(Description of the task) Copy exactly the block of lines between the one containing "# The bolt's" and the one containing "bpy.data.objects.remove(obj)", inclusive.

(Provided data)
# # # # # # #
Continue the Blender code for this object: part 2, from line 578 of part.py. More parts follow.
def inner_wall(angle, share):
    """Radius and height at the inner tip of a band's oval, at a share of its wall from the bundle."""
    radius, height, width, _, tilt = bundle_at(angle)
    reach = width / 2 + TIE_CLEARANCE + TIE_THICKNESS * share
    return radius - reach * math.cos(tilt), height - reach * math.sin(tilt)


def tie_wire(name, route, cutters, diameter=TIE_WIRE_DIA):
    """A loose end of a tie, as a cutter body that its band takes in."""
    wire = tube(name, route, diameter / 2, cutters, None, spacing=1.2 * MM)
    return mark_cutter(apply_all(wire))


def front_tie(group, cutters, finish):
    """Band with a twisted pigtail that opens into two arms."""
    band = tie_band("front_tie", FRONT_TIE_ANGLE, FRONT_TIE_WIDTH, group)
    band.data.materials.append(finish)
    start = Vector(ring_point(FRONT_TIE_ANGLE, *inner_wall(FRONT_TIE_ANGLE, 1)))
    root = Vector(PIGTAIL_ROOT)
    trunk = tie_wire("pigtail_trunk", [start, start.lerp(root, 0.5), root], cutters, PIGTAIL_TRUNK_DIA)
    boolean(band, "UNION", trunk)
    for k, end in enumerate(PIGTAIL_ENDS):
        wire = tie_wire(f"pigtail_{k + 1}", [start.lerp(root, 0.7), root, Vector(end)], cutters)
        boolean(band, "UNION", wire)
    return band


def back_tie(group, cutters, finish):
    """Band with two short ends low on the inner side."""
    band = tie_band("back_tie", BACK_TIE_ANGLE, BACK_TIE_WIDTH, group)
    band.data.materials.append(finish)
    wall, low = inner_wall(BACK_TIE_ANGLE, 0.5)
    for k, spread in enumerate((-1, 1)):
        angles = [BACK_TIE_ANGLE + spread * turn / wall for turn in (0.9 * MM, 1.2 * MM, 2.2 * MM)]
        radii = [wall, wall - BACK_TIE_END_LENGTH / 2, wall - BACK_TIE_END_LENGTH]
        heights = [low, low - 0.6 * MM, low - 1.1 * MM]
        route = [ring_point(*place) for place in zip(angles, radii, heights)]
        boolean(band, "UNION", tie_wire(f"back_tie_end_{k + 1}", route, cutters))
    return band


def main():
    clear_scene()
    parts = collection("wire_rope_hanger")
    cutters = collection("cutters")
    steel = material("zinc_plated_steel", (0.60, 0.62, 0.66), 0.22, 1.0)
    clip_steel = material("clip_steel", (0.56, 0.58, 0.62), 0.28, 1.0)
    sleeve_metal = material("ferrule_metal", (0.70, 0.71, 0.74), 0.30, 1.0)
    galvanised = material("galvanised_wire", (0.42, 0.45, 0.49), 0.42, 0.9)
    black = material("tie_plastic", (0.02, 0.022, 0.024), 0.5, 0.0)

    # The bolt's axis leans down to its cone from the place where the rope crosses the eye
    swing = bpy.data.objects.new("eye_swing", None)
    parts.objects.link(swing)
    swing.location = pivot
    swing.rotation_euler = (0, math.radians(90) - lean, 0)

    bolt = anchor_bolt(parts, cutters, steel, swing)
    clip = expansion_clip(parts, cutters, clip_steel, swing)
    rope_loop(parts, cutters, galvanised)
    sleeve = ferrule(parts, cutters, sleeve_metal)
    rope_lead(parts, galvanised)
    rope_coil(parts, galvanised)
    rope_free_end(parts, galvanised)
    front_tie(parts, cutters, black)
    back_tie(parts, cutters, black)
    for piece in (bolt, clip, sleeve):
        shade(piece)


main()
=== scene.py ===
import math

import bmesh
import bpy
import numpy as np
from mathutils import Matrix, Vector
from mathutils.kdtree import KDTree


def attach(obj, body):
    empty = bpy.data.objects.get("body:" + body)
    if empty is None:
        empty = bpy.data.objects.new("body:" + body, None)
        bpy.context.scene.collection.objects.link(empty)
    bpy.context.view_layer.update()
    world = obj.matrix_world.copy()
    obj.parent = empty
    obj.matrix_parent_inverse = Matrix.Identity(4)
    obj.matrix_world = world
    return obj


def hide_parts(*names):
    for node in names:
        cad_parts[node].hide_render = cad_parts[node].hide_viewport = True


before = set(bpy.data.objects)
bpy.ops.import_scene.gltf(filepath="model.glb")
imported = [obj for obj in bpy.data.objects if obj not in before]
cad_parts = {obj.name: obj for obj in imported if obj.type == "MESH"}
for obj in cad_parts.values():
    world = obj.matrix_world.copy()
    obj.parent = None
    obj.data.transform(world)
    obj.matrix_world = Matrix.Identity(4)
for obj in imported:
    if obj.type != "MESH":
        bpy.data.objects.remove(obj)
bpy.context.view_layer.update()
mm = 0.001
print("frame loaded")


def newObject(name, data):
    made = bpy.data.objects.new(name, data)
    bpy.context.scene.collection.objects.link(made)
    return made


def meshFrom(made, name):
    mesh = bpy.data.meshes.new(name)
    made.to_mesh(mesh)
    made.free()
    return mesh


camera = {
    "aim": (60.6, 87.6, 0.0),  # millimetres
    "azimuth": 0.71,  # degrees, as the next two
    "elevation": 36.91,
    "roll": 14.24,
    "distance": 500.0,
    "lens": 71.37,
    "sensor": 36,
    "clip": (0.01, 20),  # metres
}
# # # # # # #
(Full answer)
    # The bolt's axis leans down to its cone from the place where the rope crosses the eye
    swing = bpy.data.objects.new("eye_swing", None)
    parts.objects.link(swing)
    swing.location = pivot
    swing.rotation_euler = (0, math.radians(90) - lean, 0)

    bolt = anchor_bolt(parts, cutters, steel, swing)
    clip = expansion_clip(parts, cutters, clip_steel, swing)
    rope_loop(parts, cutters, galvanised)
    sleeve = ferrule(parts, cutters, sleeve_metal)
    rope_lead(parts, galvanised)
    rope_coil(parts, galvanised)
    rope_free_end(parts, galvanised)
    front_tie(parts, cutters, black)
    back_tie(parts, cutters, black)
    for piece in (bolt, clip, sleeve):
        shade(piece)


main()
=== scene.py ===
import math

import bmesh
import bpy
import numpy as np
from mathutils import Matrix, Vector
from mathutils.kdtree import KDTree


def attach(obj, body):
    empty = bpy.data.objects.get("body:" + body)
    if empty is None:
        empty = bpy.data.objects.new("body:" + body, None)
        bpy.context.scene.collection.objects.link(empty)
    bpy.context.view_layer.update()
    world = obj.matrix_world.copy()
    obj.parent = empty
    obj.matrix_parent_inverse = Matrix.Identity(4)
    obj.matrix_world = world
    return obj


def hide_parts(*names):
    for node in names:
        cad_parts[node].hide_render = cad_parts[node].hide_viewport = True


before = set(bpy.data.objects)
bpy.ops.import_scene.gltf(filepath="model.glb")
imported = [obj for obj in bpy.data.objects if obj not in before]
cad_parts = {obj.name: obj for obj in imported if obj.type == "MESH"}
for obj in cad_parts.values():
    world = obj.matrix_world.copy()
    obj.parent = None
    obj.data.transform(world)
    obj.matrix_world = Matrix.Identity(4)
for obj in imported:
    if obj.type != "MESH":
        bpy.data.objects.remove(obj)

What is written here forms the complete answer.